When asked for a response to the letter, Megan Castle, community relations supervisor for the COGCC, provided a statement welcoming feedback to their report.

“The COGCC recognizes its report is a work in progress and policy questions about cumulative impacts of oil and gas development will continue to be addressed as the Commission gets more data, feedback from stakeholders, and peer-reviewed studies,” Castle said. “The COGCC created a webpage to accept information on the following sections of the Cumulative Impact Report: 904.a.(5) Evolving & New Innovative Technologies & Measures and 904.a.(6) Academic or Government Published Reports. COGCC will review and analyze the issues shared in this letter and the additional information submitted to COGCC, and will use it as appropriate for the report due next year.”

Colorado is the fifth-largest crude oil-producing state and the seventh-largest natural gas-producing state in the U.S., but most of the oil and gas produced here is exported elsewhere.

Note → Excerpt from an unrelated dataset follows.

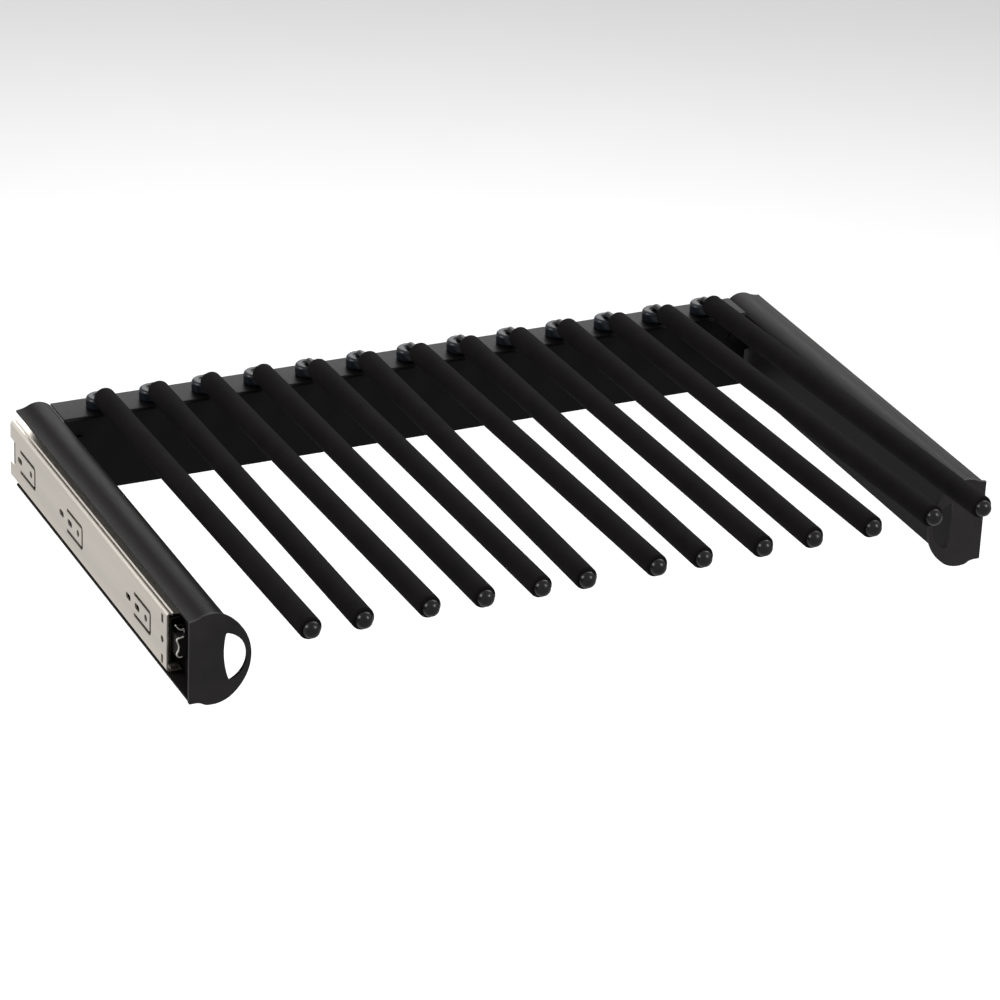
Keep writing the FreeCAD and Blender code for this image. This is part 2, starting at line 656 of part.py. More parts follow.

The COGCC report found that natural gas and oil systems was the largest contributor of methane emissions in Colorado. Oil and gas production releases methane, which has more than 80 times the warming power of carbon dioxide over the first 20 years after it reaches the atmosphere, as well as volatile organic compounds which are harmful to humans. The scientific consensus is that oil and gas production is a significant contributor to climate change.

The full list of environmental groups who signed the letter.

Despite these facts, Colorado has a plan to increase oil and gas production in the state.

Kate Merlin, the climate and energy program attorney for WildEarth Guardians, another environmental advocacy group, argued that one of the COGCC’s top priorities should be protecting Coloradans from the cumulative impacts of oil and gas production.

“The Commission has a legal and a moral duty to act to protect the people of Colorado from the cumulative impacts of oil and gas development, including the millions of Coloradans living with dangerously high ozone levels,” Merlin said. “Our kids deserve to be able to play outside in the summertime, and all the folks who fix our roads, carry our mail, and do other important outdoor jobs all deserve to breathe healthy air.”

The environmental groups’ letter comes at the beginning of what experts are predicting to be the worst wildfire year in Colorado history. Already, parts of the southwest U.S. are facing a mega-drought and related power outages.

In addition, as the effects of climate change increase and compound upon each other, it is important to note that these effects disproportionally impact marginalized communities.